Oooh guy 4... he sounds lovely Grin

ToastOnCheese · 03/02/2022 14:59

@beastlyslumber
He is! We're going out tonight for food and drinks. He has a professional, good job, he drives, he is steady, he is keen... All the opposite of what I usually seem to go for. Grin

OP posts:
beastlyslumber · 03/02/2022 18:25

Have a great time on your date! I'm excited for you!

bebarkered · 04/02/2022 00:00

I can't wait to find out how your date went tonight. Guy 4 sounds right up your street 😁 ♥️

ToastOnCheese · 04/02/2022 09:34

@beastlyslumber
@bebarkered
The date was ace, thank you! Before we'd left he'd already asked me on another date for Sunday. Is this what it's like when someone actually likes you?!

Im really not wanting him to go on another date tonight, nor do I want to go on mine. I'm not sure what to do!

OP posts:
beastlyslumber · 04/02/2022 10:53

That's tricky. I'm tempted to say call him and tell him you wish you were going on a date with him and not this other guy. You obviously can't tell him to cancel his date, though. But you did agree to be honest with each other about your other dates, so maybe you should tell him how you feel.
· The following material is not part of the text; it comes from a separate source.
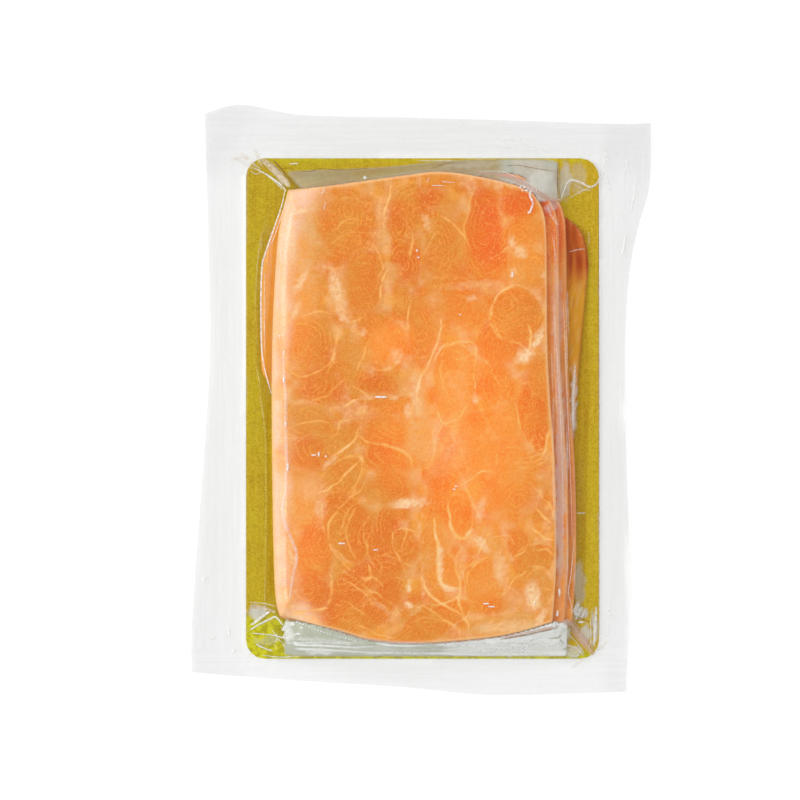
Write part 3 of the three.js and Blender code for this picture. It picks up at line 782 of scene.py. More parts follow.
# %% Seams of fat between flakes
# Each is the width in pixels, the strength and the pixels that the seam passes through.
SEAMS = {
    "upper third": [
        (1.4, 0.7, (391, 184), (387, 203), (384, 213), (387, 222)), (1.5, 0.6, (382, 284), (379, 300)),
        (1.3, 0.5, (385, 268), (382, 282)), (1.0, 0.5, (334, 233), (349, 221), (376, 221)),
        (1.0, 0.4, (331, 246), (350, 232), (378, 234)), (1.0, 0.4, (336, 204), (356, 199), (372, 206)),
        (1.2, 0.5, (345, 268), (334, 284), (326, 302)), (1.0, 0.45, (337, 304), (346, 322), (366, 318)),
        (1.0, 0.4, (436, 246), (440, 262)), (1.0, 0.4, (447, 216), (463, 229)),
        (1.0, 0.55, (528, 241), (536, 244), (543, 252)),
        (1.0, 0.45, (490, 258), (505, 249), (512, 247)), (1.0, 0.4, (420, 262), (430, 250), (434, 232)),
        (1.3, 0.5, (465, 221), (468, 204), (476, 189)), (1.4, 0.5, (443, 216), (461, 227), (466, 240)),
        (1.3, 0.5, (492, 307), (497, 296), (509, 290), (522, 288)),
        (1.2, 0.4, (372, 240), (380, 262), (376, 290)), (1.2, 0.4, (402, 216), (412, 240), (408, 262)),
        (1.1, 0.5, (300, 318), (316, 310), (334, 316)),
    ],
    "middle": [
        (1.6, 0.8, (439, 320), (436, 340), (426, 364), (418, 386), (411, 412)),
        (1.0, 0.5, (441, 322), (444, 331), (454, 330), (476, 320)),
        (1.2, 0.7, (437, 352), (455, 345), (474, 341), (476, 356), (474, 372), (477, 392)),
        (1.2, 0.6, (455, 359), (473, 355), (486, 362), (492, 372)),
        (1.0, 0.5, (477, 400), (482, 410), (490, 428)),
        (1.2, 0.6, (434, 404), (445, 421), (456, 417), (469, 403)),
        (1.1, 0.6, (444, 424), (436, 440), (431, 462)), (1.0, 0.4, (452, 434), (463, 456), (468, 476)),
        (1.3, 0.8, (527, 326), (531, 338), (528, 350)), (1.0, 0.5, (509, 339), (520, 343), (529, 350)),
        (1.0, 0.6, (490, 308), (494, 326), (504, 338)), (1.0, 0.5, (499, 451), (493, 472)),
        (1.2, 0.7, (549, 428), (544, 446), (540, 458)), (1.0, 0.4, (506, 372), (507, 398)),
        (1.5, 0.8, (318, 495), (335, 484), (350, 472), (364, 460)),
        (1.2, 0.6, (460, 484), (480, 470), (494, 474)), (1.1, 0.5, (352, 384), (366, 396), (362, 414)),
        (1.2, 0.5, (289, 413), (295, 407), (308, 400), (328, 396), (338, 384), (347, 379)),
        (1.2, 0.5, (287, 363), (295, 375), (305, 378), (322, 368), (332, 360), (338, 346), (339, 334)),
        (1.2, 0.5, (288, 432), (299, 426), (318, 423), (333, 425)),
        (1.1, 0.45, (333, 438), (341, 424), (353, 420)),
        (1.7, 0.75, (333, 458), (347, 446), (354, 437), (358, 428)),
        (2.0, 0.9, (344, 408), (350, 403), (357, 398)),
        (1.5, 0.6, (354, 431), (366, 440), (385, 447), (404, 449), (412, 461), (415, 474)),
        (1.3, 0.5, (366, 342), (364, 358), (360, 370)), (1.2, 0.45, (410, 300), (406, 330), (412, 352)),
        (1.2, 0.45, (404, 352), (396, 366), (382, 370), (368, 366)),
        (1.2, 0.45, (444, 350), (440, 368), (446, 392), (456, 406)),
        (1.3, 0.5, (492, 372), (500, 390), (497, 410)), (1.0, 0.5, (336, 330), (338, 350), (328, 372)),
    ],
    "lower third": [
        (1.4, 0.5, (367, 482), (349, 497), (332, 520), (331, 546), (343, 563), (358, 574)),
        (1.1, 0.5, (358, 505), (349, 522), (350, 546), (362, 566)),
        (1.1, 0.4, (372, 512), (364, 530), (370, 556), (384, 574)),
        (1.3, 0.4, (396, 512), (404, 530), (402, 556)), (1.2, 0.45, (352, 622), (376, 633), (400, 638)),
        (1.5, 0.85, (420, 528), (421, 560), (424, 584), (430, 594), (446, 602), (461, 614), (470, 634)),
        (2.2, 0.9, (433, 518), (438, 538), (440, 556), (438, 574), (444, 585), (457, 592)),
        (1.5, 0.7, (462, 546), (457, 562), (459, 578), (458, 592), (463, 608), (468, 626)),
        (1.1, 0.6, (408, 604), (430, 609), (446, 619), (462, 636)),
        (1.4, 0.8, (448, 498), (449, 520), (456, 533), (465, 537), (472, 528)),
        (1.2, 0.6, (465, 482), (474, 500), (479, 514)), (1.5, 0.7, (492, 532), (480, 546), (475, 556)),
        (1.1, 0.5, (493, 536), (508, 535), (512, 546)), (1.2, 0.6, (486, 557), (472, 565), (465, 584)),
        (1.3, 0.75, (534, 507), (541, 516), (552, 525)), (1.4, 0.8, (531, 525), (543, 536), (552, 543)),
        (1.1, 0.55, (528, 536), (524, 548), (513, 556)), (1.2, 0.6, (528, 565), (544, 567), (552, 576)),
        (1.3, 0.65, (526, 569), (515, 579), (509, 591)), (1.2, 0.6, (540, 588), (550, 592)),
        (1.2, 0.4, (374, 498), (360, 500), (349, 509), (344, 524), (344, 540)),
        (1.3, 0.5, (391, 531), (404, 529), (416, 536)),
        (1.3, 0.5, (392, 532), (395, 546), (403, 560), (416, 571)),
        (1.3, 0.45, (334, 565), (353, 577), (378, 594), (395, 607), (403, 618)),
        (1.2, 0.4, (335, 576), (356, 586), (378, 601), (389, 613)),
        (1.2, 0.4, (337, 600), (352, 606), (372, 620)),
        (1.8, 0.6, (358, 574), (366, 578), (373, 574), (371, 565)), (1.6, 0.55, (373, 574), (384, 588)),
        (2.2, 0.5, (331, 576), (333, 592), (328, 606)), (2.0, 0.6, (290, 614), (312, 609), (328, 610)),
        (1.4, 0.6, (538, 489), (542, 498), (548, 505), (552, 520)),
        (1.4, 0.6, (532, 548), (545, 550), (552, 557)), (1.6, 0.5, (478, 634), (493, 627), (504, 620)),
    ],
}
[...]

If you both go on your dates and spend the whole time both wishing you were with each other instead, then maybe the next conversation is, let's not date anyone else but each other. Exclusivity isn't looking so bad now? Maybe you need to make it official and be boyfriend and girlfriend!

ToastOnCheese · 04/02/2022 15:29

@beastlyslumber
Thank you. He brought it up himself, said he wouldn't ask me to cancel mine but he wants to be exclusive and is therefore cancelling his. He asked my view on this, I said that i wanted to cancel also.

I know it's soon but it doesn't feel soon, it feels right. This is not how I would usually do things!

OP posts:
bebarkered · 04/02/2022 18:26

Oh wow! What amazing news. This guy sounds like a keeper 😁😁❤️

SecretKeeper1 · 04/02/2022 19:02

I’ve just read all your posts. Have I got this right?

Guy 1 - crap texter, dumped
Guy 2 - crazy golf, 3am texter, not sure
Guy 3 - nice but not fanciable
Guy 4 - three dates so far and you’re keen.

I’m over invested already, and excited for you!!